■ WHAT YOU NEED TO DO ■
Please copy the lines below exactly, from the first one through the line showing "import Sketcher".

+---+

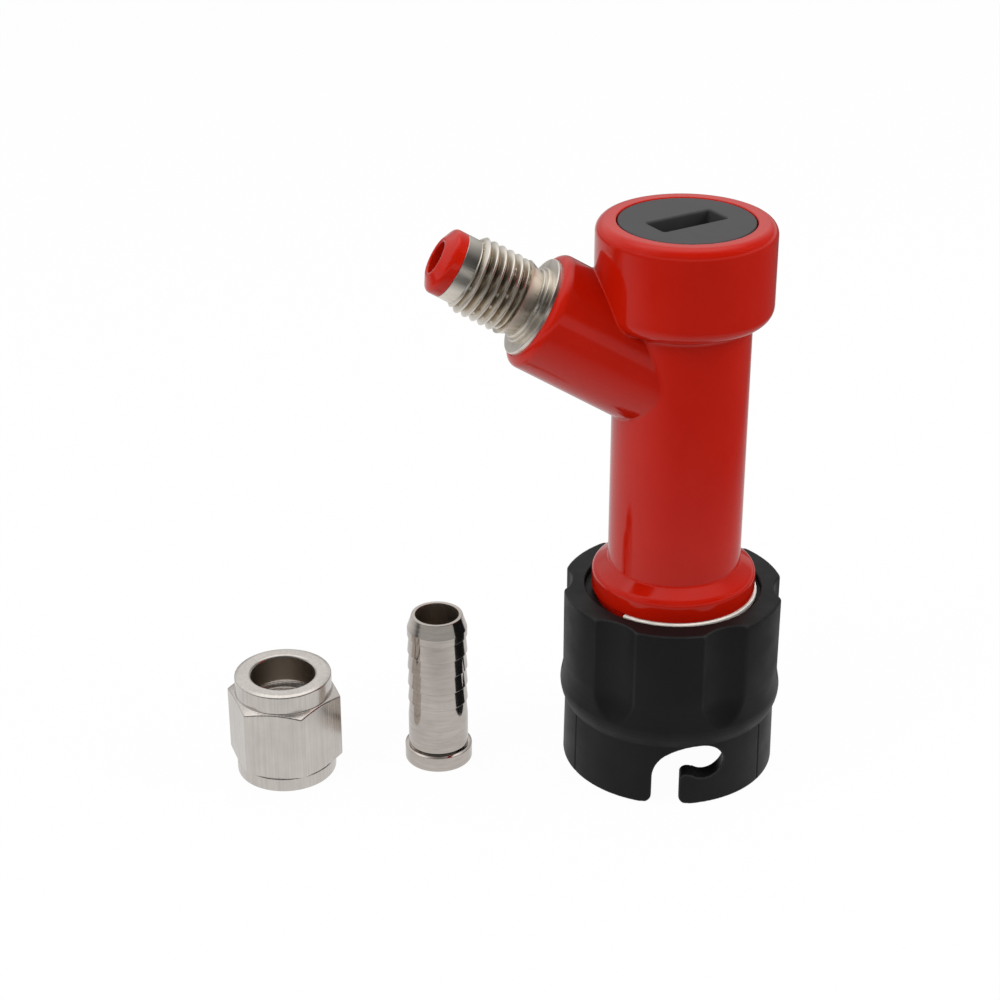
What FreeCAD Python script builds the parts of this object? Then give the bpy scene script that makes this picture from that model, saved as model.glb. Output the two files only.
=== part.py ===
"""Pin-lock keg disconnect for liquid, with its swivel nut and barbed hose tail standing beside it.

Frame: millimetres, +Z up, origin at the centre of the locking collar's standing face.
The outlet arm points towards -X and rises. Every physical piece is a solid of its own.
"""
import FreeCAD, Part
import math
import os
import re
import Sketcher

# Each line: name, value (mm or degrees), meaning. Everything below is worked out from these.
DIMENSIONS = (
    # Body: a column with a round head on top and a conical shoulder at its foot
    ("body_top", 84.0, "top of the head above the standing face"),
    ("column_radius", 9.6, "outside of the column"),
    ("head_radius", 12.45, "outside of the head"),
    ("head_height", 13.8, "head, from its underside to its top"),
    ("head_top_round", 1.6, "round of the head's top edge"),
    ("head_foot_round", 2.2, "round of the head's lower edge"),
    ("shoulder_radius", 11.9, "shoulder that stands out of the collar"),
    ("shoulder_stand", 2.9, "top of the shoulder's wall above the collar"),
    ("shoulder_edge", 0.4, "chamfer of the shoulder's edge"),
    ("cone_height", 1.5, "cone from the shoulder up to the column"),
    # Body: bores
    ("post_bore_radius", 8.1, "bore that the keg post seals in"),
    ("post_bore_rise", 7.2, "how far the post bore goes on above the shoulder's wall"),
    ("seat_web", 2.6, "wall between post bore and valve chamber"),
    ("seat_hole_radius", 3.9, "hole in that wall"),
    ("chamber_radius", 6.2, "valve chamber"),
    ("spigot_radius", 9.9, "joint of body and post socket"),
    # Outlet arm, measured along its own axis from the column's axis
    ("arm_height", 60.1, "height at which the arm's axis meets the column's axis"),
    ("arm_rise", 30.5, "angle of the arm above the horizontal"),
    ("arm_radius", 8.45, "outside of the arm"),
    ("arm_length", 24.0, "end face of the arm"),
    ("arm_rim_round", 1.3, "round of the arm's end"),
    ("arm_bore_radius", 2.3, "liquid way through arm and nozzle"),
    ("liner_radius", 3.7, "plastic liner inside the metal sleeve"),
    ("flare_radius", 4.7, "plastic flare seat at the tip"),
    ("flare_land", 1.7, "straight part of the flare seat"),
    ("flare_cone", 0.95, "length of the cone at the tip"),
    ("tip_radius", 2.9, "outside of the tip's end"),
    # Flare sleeve
    ("sleeve_disc_radius", 7.15, "flange against the arm's end"),
    ("sleeve_disc_thickness", 0.9, "thickness of that flange"),
    ("sleeve_disc_stand", 0.6, "how far the flange stands out of the arm"),
    ("sleeve_step_radius", 5.6, "first step after the flange"),
    ("sleeve_step_length", 0.5, "length of each step"),
    ("sleeve_neck_radius", 4.7, "plain neck before and after the thread"),
    ("thread_radius", 5.5, "outside of the 7/16-20 flare thread"),
    ("thread_start", 27.5, "inner end of the thread"),
    ("thread_length", 7.6, "length of the thread"),
    ("thread_chamfer", 0.6, "chamfer at both ends of the thread"),
    ("sleeve_end", 37.0, "outer end of the sleeve"),
    ("sleeve_root_radius", 6.0, "part of the sleeve that is moulded in"),
    ("sleeve_root_length", 6.2, "length of the moulded-in part behind the flange"),
    ("sleeve_groove_depth", 0.8, "keying groove of the moulded-in part"),
    ("sleeve_groove_inset", 1.8, "keying groove, from the inner end"),
    ("sleeve_groove_width", 1.8, "width of the keying groove"),
    # Top cap and its gasket
    ("cap_radius", 9.45, "flange of the cap"),
    ("cap_sink", 0.05, "how far the cap lies below the head's top"),
    ("cap_flange", 2.1, "thickness of the cap's flange"),
    ("cap_edge", 0.25, "chamfer of the cap's edge"),
    ("cap_recess_gap", 0.12, "gap between cap and head"),
    ("cap_plug_radius", 7.9, "threaded plug under the flange"),
    ("cap_thread_gap", 0.1, "clearance of the plug's thread"),
    ("cap_plug_length", 5.4, "length of the plug below the gasket"),
    ("cap_slot_length", 10.6, "coin slot, long way"),
    ("cap_slot_width", 4.3, "coin slot, short way"),
    ("cap_slot_depth", 4.6, "depth of the coin slot"),
    ("cap_slot_turn", 24.7, "angle of the slot from +X"),
    ("gasket_thickness", 1.3, "gasket under the cap's flange"),
    ("gasket_gap", 0.15, "gap around the gasket"),
    ("spring_cup_radius", 5.4, "cup for the spring in the cap"),
    ("spring_cup_depth", 1.6, "depth of that cup"),
    # Plunger, its seal and its spring
    ("pin_reach", 5.4, "how far the plunger's pin reaches into the post bore"),
    ("pin_radius", 2.0, "pin that the keg post pushes"),
    ("pin_nose", 0.5, "chamfer of the pin's nose"),
    ("seal_lip_radius", 3.3, "lip that holds the seal from below"),
    ("seal_lip_height", 0.8, "height of that lip"),
    ("seal_bore_radius", 2.6, "plunger's neck inside the seal"),
    ("seal_radius", 5.5, "outside of the plunger seal"),
    ("seal_thickness", 1.2, "thickness of the plunger seal"),
    ("plunger_head_radius", 5.6, "disc above the seal"),
    ("plunger_head_height", 2.2, "thickness of that disc"),
    ("stem_radius", 2.4, "stem of the plunger"),
    ("guide_height", 1.6, "thickness of the spring flange"),
    ("guide_gap", 0.35, "gap around the spring flange"),
    ("guide_notch_count", 4.0, "notches that let the liquid past it"),
    ("guide_notch_width", 2.4, "width of those notches"),
    ("guide_notch_depth", 1.6, "depth of those notches"),
    ("guide_pin_radius", 2.6, "pin inside the spring"),
    ("guide_pin_length", 4.8, "length of that pin"),
    ("spring_radius", 4.2, "mean radius of the spring"),
    ("spring_wire", 0.45, "half the spring wire's thickness, over its corners"),
    ("spring_turns", 4.0, "turns of the spring"),
    ("spring_length", 10.0, "length of the spring as fitted"),
    # Post socket and its seal
    ("socket_foot", 12.0, "lower end of the socket"),
    ("socket_radius", 10.2, "outside of the socket's tube"),
    ("socket_flange_gap", 0.3, "gap between socket flange and collar"),
    ("socket_flange_height", 3.0, "thickness of the socket's flange"),
    ("socket_lead", 0.8, "chamfer of the socket's mouth"),
    ("socket_seal_height", 1.4, "seal between socket and body"),
    ("socket_seal_bore_gap", 0.2, "how far the seal stays back from the bore"),
    # Locking collar
    ("collar_height", 28.3, "height of the collar"),
    ("skirt_radius", 15.5, "plain lower part of the collar, at its top"),
    ("skirt_foot_radius", 15.65, "the same at its foot"),
    ("skirt_mouth_radius", 12.7, "bore of the skirt, which goes over the keg's boss"),
    ("skirt_mouth_depth", 11.5, "depth of that bore"),
    ("skirt_bore_radius", 12.5, "inside of the collar above it"),
    ("bulge_radius", 16.25, "widest part of the grip"),
    ("bulge_foot", 9.8, "lower end of the grip"),
    ("bulge_height", 2.6, "height over which the grip rounds out"),
    ("bulge_round", 5.0, "curve of that stretch"),
    ("grip_radius", 16.1, "grip above the bulge"),
    ("grip_taper_top", 17.0, "height at which the grip becomes straight"),
    ("grip_taper_round", 30.0, "long curve from the bulge to there"),
    ("collar_edge", 0.25, "chamfers of the collar's rims"),
    ("mouth_radius", 12.85, "recess at the top of the collar"),
    ("mouth_depth", 1.1, "depth of that recess, down to the ledge inside the collar"),
    ("ledge_height", 2.8, "height of the ledge"),
    ("ledge_gap", 0.2, "running gap between ledge and the body's neck"),
    ("collar_play", 0.2, "end play between ledge and socket flange"),
    ("scallop_count", 6.0, "finger scallops around the grip"),
    ("scallop_turn", -72.0, "direction of one scallop"),
    ("scallop_radius", 6.2, "hollow of a scallop"),
    ("scallop_depth", 1.35, "depth of a scallop in the grip"),
    ("scallop_centre_height", 16.9, "height at which the scallop's end begins"),
    # Bayonet slots, drawn as seen from outside with the entry's middle at zero across
    ("slot_count", 3.0, "bayonet slots around the skirt"),
    ("slot_turn", -12.0, "turn of the first slot from the -Y direction"),
    ("slot_width", 3.95, "width of the entry"),
    ("slot_mouth_round", 1.4, "round of the entry's lower corners"),
    ("slot_lead_up", 4.3, "height at which the entry begins to turn"),
    ("slot_turn_round", 4.9, "round of that turn"),
    ("slot_ramp_across", -0.2, "start of the ramp, across"),
    ("slot_ramp_up", 8.05, "start of the ramp, height"),
    ("slot_ramp_round", 8.0, "curve of the ramp"),
    ("slot_crest_across", 5.0, "end of the ramp, across"),
    ("slot_crest_up", 9.6, "end of the ramp, height"),
    ("slot_crest_round", 3.3, "round behind the ramp"),
    ("slot_pocket_across", 5.6, "middle of the pin's pocket, across"),
    ("slot_pocket_up", 6.85, "middle of the pin's pocket, height"),
    ("slot_pocket_radius", 2.65, "radius of the pin's pocket"),
    ("slot_hook_across", 3.95, "inner side of the hook, across"),
    ("slot_nose_up", 5.0, "top of the hook's nose"),
    ("slot_nose_width", 1.2, "width of the hook's nose"),
    ("slot_nose_round", 1.0, "round of the hook's nose"),
    # Split ring between the shoulder's underside and the collar's ledge
    ("ring_radius", 12.2, "outside of the ring"),
    ("ring_thickness", 0.8, "thickness of the ring"),
    ("ring_seat", 0.6, "how far the body's neck steps in under the shoulder"),
    ("ring_play", 0.1, "gap between ring and ledge"),
    ("ring_opening", 75.0, "angle of the ring's gap"),
    ("ring_turn", -136.8, "direction of the ring's visible end"),
    # Swivel nut
    ("nut_x", -57.3, "place of the nut's axis"),
    ("nut_y", 1.9, "place of the nut's axis"),
    ("nut_height", 16.1, "height of the nut"),
    ("nut_flats", 14.8, "width across flats"),
    ("nut_turn", 15.4, "turn of the hexagon"),
    ("nut_top_radius", 7.1, "round part at the tail end"),
    ("nut_top_height", 2.9, "height of that part"),
    ("nut_foot_radius", 7.33, "round part at the thread end"),
    ("nut_foot_height", 2.3, "height of that part"),
    ("nut_chamfer_rise", 0.55, "rise of the hexagon's chamfer"),
    ("nut_edge", 0.3, "chamfers of the nut's rims"),
    ("nut_bore_radius", 4.68, "hole that the hose tail passes through"),
    ("nut_thread_radius", 5.1, "minor radius of the nut's thread"),
    ("nut_thread_depth", 11.6, "depth of the thread from the foot"),
    ("nut_seat_rise", 0.42, "cone between thread and hole"),
    # Barbed hose tail
    ("tail_x", -34.5, "place of the tail's axis"),
    ("tail_y", 2.0, "place of the tail's axis"),
    ("tail_height", 24.3, "height of the hose tail"),
    ("tail_bore_radius", 3.19, "bore of the tail"),
    ("tail_shank_radius", 4.43, "shank, and crests of the barbs"),
    ("tail_root_radius", 4.2, "roots of the barbs"),
    ("tail_flange_radius", 5.0, "flange that the nut pulls on"),
    ("tail_flange_height", 2.5, "height of that flange"),
    ("tail_flange_edge", 0.35, "chamfers of that flange"),
    ("tail_groove", 0.3, "relief beside the flange"),
    ("tail_flare_radius", 4.35, "mouth of the flare seat in the tail's foot"),
    ("tail_first_ledge", 21.05, "ledge of the top barb"),
    ("tail_barb_pitch", 2.69, "distance between ledges"),
    ("tail_barb_count", 5.0, "barbs"),
    ("tail_barb_ledge", 0.2, "slope of a ledge"),
    ("tail_last_root", 10.1, "where the last barb runs into the shank"),
    ("tail_shank_top", 7.4, "top of the plain shank"),
    ("tail_nose_radius", 3.7, "outside of the tail's tip"),
    ("tail_nose_height", 2.1, "cone of the tip"),
    # How far each cut runs on past the surface that it opens
    ("cut_overrun", 1.0, "overrun of cuts"),
)
NAMES = {name for name, value, meaning in DIMENSIONS}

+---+

■ RESPONSE BELOW ■
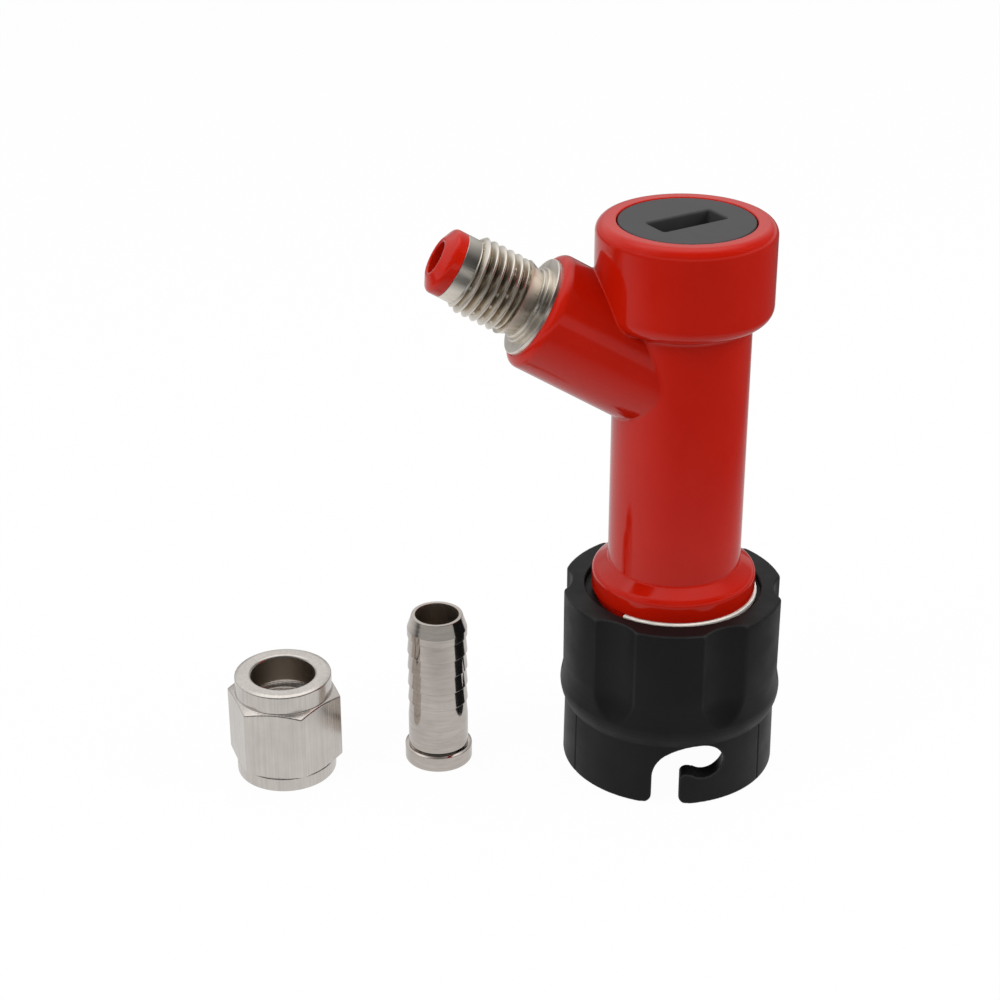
What FreeCAD Python script builds the parts of this object? Then give the bpy scene script that makes this picture from that model, saved as model.glb. Output the two files only.
=== part.py ===
"""Pin-lock keg disconnect for liquid, with its swivel nut and barbed hose tail standing beside it.

Frame: millimetres, +Z up, origin at the centre of the locking collar's standing face.
The outlet arm points towards -X and rises. Every physical piece is a solid of its own.
"""
import FreeCAD, Part
import math
import os
import re
import Sketcher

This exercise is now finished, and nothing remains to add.